Output all the material that follows, exactly as given.

Data shown →
┄┄┄┄┄┄┄┄┄┄┄┄┄┄┄┄┄┄┄┄

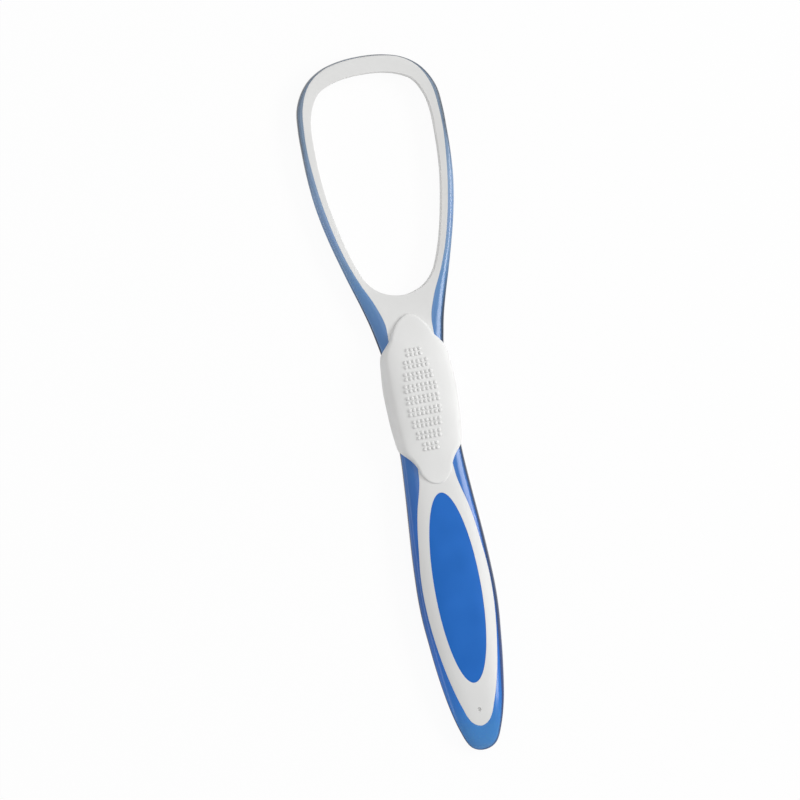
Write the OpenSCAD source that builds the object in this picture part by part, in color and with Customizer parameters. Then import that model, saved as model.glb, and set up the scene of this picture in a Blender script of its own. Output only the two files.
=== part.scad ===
// Tongue scraper: a stiff white core with a wide scraping loop, a blue rim and handle shell moulded round
// it, a blue oval set into the handle and a white thumb sleeve with grip dots over the waist.
// It lies on its back. +Y runs from the tail to the tip of the loop, +X is to the right seen from the front,
// +Z is up, and the origin is under the middle of the whole part, on the surface that it lies on.
// Outlines are drawn along Y from the tail, and each sub-part is then moved to the origin.

/* [Lengths] */
// Tail end to the middle of the thumb sleeve
handle_len = 95; // [85:1:105]
// Middle of the thumb sleeve to the tip of the loop
head_len = 90; // [80:1:100]

/* [Handle] */
// Widest part of the handle
handle_w = 20.9; // [19:0.1:24]
// Thickness of the handle at its widest part
handle_depth = 7.4; // [6.8:0.1:9]
// Blue wall beside the white core, at the widest part
shell_wall = 1.3; // [1:0.1:1.8]
// Blue floor under the white core
shell_floor = 3; // [2.6:0.1:3.4]
// Solid blue end behind the white core
tail_wall = 6.5; // [5:0.1:8]
// White stem between the oval and the thumb sleeve
stem_w = 9.4; // [8:0.2:11]
// Gate mark on the white tail: width
gate_d = 1.2; // [0.8:0.1:2]
// Gate mark: depth
gate_depth = 0.3; // [0.1:0.05:0.5]
// Gate mark: distance from the tail end
gate_from_tail = 10.8; // [9:0.1:13]

/* [Oval] */
// Length of the blue oval
oval_len = 50.6; // [44:0.2:54]
// White ring beside the oval, at the widest part
oval_ring = 3; // [2.4:0.05:3.8]
// White web that is left under the oval
web = 2; // [1.4:0.1:2.4]
// How far the oval lies below the white ring
oval_sink = 0.2; // [0:0.05:0.4]
// Pegs that tie the oval through the web: width
peg_d = 3; // [2:0.1:4]
// Pegs: distance from one to the next
peg_pitch = 15; // [10:0.5:18]
// Number of pegs
pegs = 3; // [1:1:4]
// Clearance round a peg
peg_clear = 0.05; // [0.02:0.01:0.2]

/* [Neck and loop] */
// Width of the core just beside the thumb sleeve
waist_w = 16.4; // [15.3:0.1:17.5]
// Thickness of the core under the thumb sleeve
waist_depth = 5.9; // [5.4:0.1:6.6]
// White neck at its narrowest
neck_w = 12.2; // [10:0.2:13]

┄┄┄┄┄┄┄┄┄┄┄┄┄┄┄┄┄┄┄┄

Solution for this task →
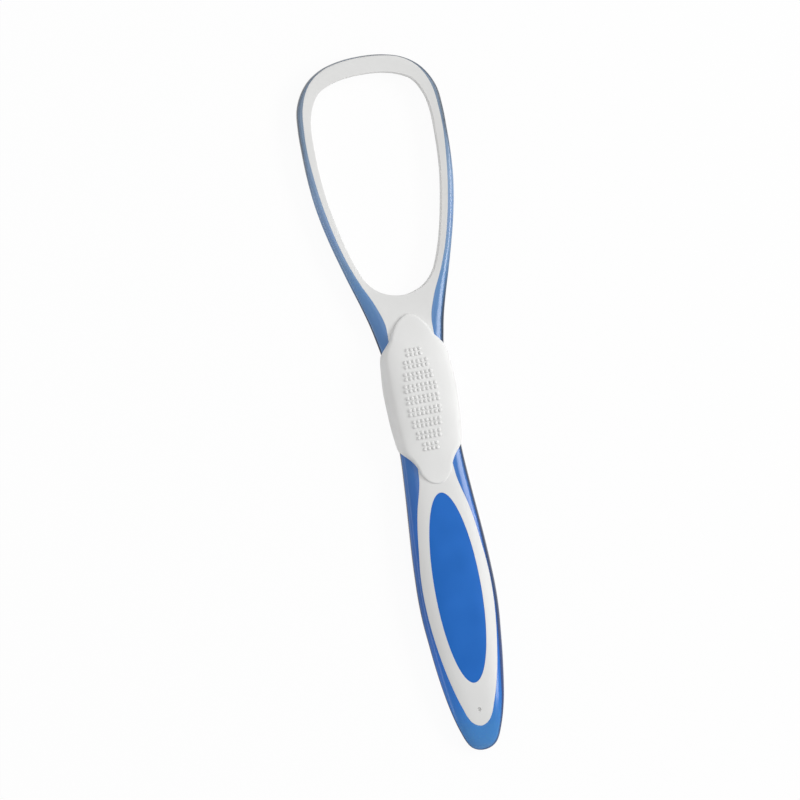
Write the OpenSCAD source that builds the object in this picture part by part, in color and with Customizer parameters. Then import that model, saved as model.glb, and set up the scene of this picture in a Blender script of its own. Output only the two files.
=== part.scad ===
// Tongue scraper: a stiff white core with a wide scraping loop, a blue rim and handle shell moulded round
// it, a blue oval set into the handle and a white thumb sleeve with grip dots over the waist.
// It lies on its back. +Y runs from the tail to the tip of the loop, +X is to the right seen from the front,
// +Z is up, and the origin is under the middle of the whole part, on the surface that it lies on.
// Outlines are drawn along Y from the tail, and each sub-part is then moved to the origin.

/* [Lengths] */
// Tail end to the middle of the thumb sleeve
handle_len = 95; // [85:1:105]
// Middle of the thumb sleeve to the tip of the loop
head_len = 90; // [80:1:100]

/* [Handle] */
// Widest part of the handle
handle_w = 20.9; // [19:0.1:24]
// Thickness of the handle at its widest part
handle_depth = 7.4; // [6.8:0.1:9]
// Blue wall beside the white core, at the widest part
shell_wall = 1.3; // [1:0.1:1.8]
// Blue floor under the white core
shell_floor = 3; // [2.6:0.1:3.4]
// Solid blue end behind the white core
tail_wall = 6.5; // [5:0.1:8]
// White stem between the oval and the thumb sleeve
stem_w = 9.4; // [8:0.2:11]
// Gate mark on the white tail: width
gate_d = 1.2; // [0.8:0.1:2]
// Gate mark: depth
gate_depth = 0.3; // [0.1:0.05:0.5]
// Gate mark: distance from the tail end
gate_from_tail = 10.8; // [9:0.1:13]

/* [Oval] */
// Length of the blue oval
oval_len = 50.6; // [44:0.2:54]
// White ring beside the oval, at the widest part
oval_ring = 3; // [2.4:0.05:3.8]
// White web that is left under the oval
web = 2; // [1.4:0.1:2.4]
// How far the oval lies below the white ring
oval_sink = 0.2; // [0:0.05:0.4]
// Pegs that tie the oval through the web: width
peg_d = 3; // [2:0.1:4]
// Pegs: distance from one to the next
peg_pitch = 15; // [10:0.5:18]
// Number of pegs
pegs = 3; // [1:1:4]
// Clearance round a peg
peg_clear = 0.05; // [0.02:0.01:0.2]

/* [Neck and loop] */
// Width of the core just beside the thumb sleeve
waist_w = 16.4; // [15.3:0.1:17.5]
// Thickness of the core under the thumb sleeve
waist_depth = 5.9; // [5.4:0.1:6.6]
// White neck at its narrowest
neck_w = 12.2; // [10:0.2:13]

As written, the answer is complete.